# Start of RECORDED INFORMATION

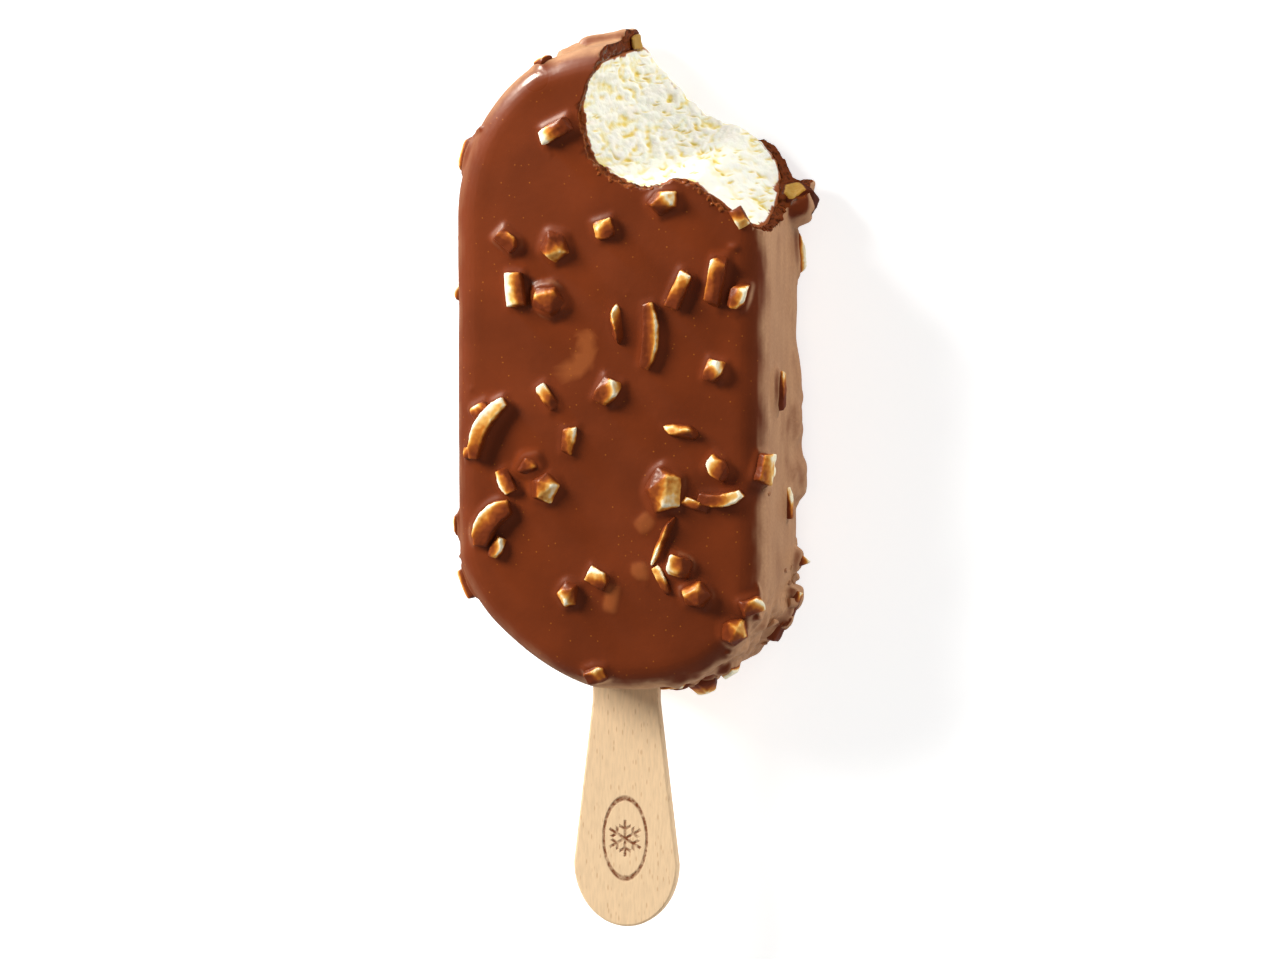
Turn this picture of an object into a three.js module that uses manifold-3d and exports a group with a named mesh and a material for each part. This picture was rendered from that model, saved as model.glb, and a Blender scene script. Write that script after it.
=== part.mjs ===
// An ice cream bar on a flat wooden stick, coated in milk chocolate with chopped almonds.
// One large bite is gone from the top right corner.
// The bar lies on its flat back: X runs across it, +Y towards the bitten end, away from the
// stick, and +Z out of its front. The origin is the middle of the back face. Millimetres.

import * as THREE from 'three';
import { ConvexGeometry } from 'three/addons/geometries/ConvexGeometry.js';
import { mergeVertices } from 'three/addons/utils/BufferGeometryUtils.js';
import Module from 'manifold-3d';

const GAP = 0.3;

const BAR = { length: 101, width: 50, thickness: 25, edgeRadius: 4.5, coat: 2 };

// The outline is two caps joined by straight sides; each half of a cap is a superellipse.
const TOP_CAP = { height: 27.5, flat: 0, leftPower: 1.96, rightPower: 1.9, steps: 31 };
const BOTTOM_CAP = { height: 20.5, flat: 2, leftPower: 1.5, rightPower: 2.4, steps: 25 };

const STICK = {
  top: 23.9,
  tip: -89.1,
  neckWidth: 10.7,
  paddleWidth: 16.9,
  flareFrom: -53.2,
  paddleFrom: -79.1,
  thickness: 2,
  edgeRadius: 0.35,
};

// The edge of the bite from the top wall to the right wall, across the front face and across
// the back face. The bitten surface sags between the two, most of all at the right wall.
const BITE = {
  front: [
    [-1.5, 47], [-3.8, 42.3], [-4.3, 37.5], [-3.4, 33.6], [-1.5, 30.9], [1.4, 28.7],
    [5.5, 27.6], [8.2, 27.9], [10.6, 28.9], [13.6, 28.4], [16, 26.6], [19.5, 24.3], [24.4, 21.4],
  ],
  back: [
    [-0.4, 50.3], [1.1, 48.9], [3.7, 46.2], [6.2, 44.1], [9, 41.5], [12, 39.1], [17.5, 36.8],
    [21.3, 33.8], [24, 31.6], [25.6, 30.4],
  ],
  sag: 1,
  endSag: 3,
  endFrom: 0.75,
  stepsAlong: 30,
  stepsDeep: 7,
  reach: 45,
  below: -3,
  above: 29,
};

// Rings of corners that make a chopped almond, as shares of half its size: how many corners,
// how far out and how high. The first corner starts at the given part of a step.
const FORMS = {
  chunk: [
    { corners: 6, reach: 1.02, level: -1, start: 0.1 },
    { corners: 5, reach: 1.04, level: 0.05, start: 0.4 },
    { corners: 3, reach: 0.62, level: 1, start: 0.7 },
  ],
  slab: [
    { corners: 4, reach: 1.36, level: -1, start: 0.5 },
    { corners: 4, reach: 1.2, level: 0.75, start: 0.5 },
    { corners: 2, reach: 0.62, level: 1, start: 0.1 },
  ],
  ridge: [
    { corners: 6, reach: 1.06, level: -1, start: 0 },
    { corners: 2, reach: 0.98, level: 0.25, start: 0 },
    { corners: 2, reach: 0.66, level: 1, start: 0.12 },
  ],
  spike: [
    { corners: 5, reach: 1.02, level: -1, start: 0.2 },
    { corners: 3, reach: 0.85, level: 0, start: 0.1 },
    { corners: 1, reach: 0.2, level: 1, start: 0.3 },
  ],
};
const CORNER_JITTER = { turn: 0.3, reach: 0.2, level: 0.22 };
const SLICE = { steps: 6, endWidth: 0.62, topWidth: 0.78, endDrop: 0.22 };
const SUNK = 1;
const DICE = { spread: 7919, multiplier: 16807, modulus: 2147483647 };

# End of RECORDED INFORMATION

### WRITTEN EXERCISE
Where a line in the material above holds "part", copy that line.

### IN RESPONSE
Turn this picture of an object into a three.js module that uses manifold-3d and exports a group with a named mesh and a material for each part. This picture was rendered from that model, saved as model.glb, and a Blender scene script. Write that script after it.
=== part.mjs ===
// how far out and how high. The first corner starts at the given part of a step.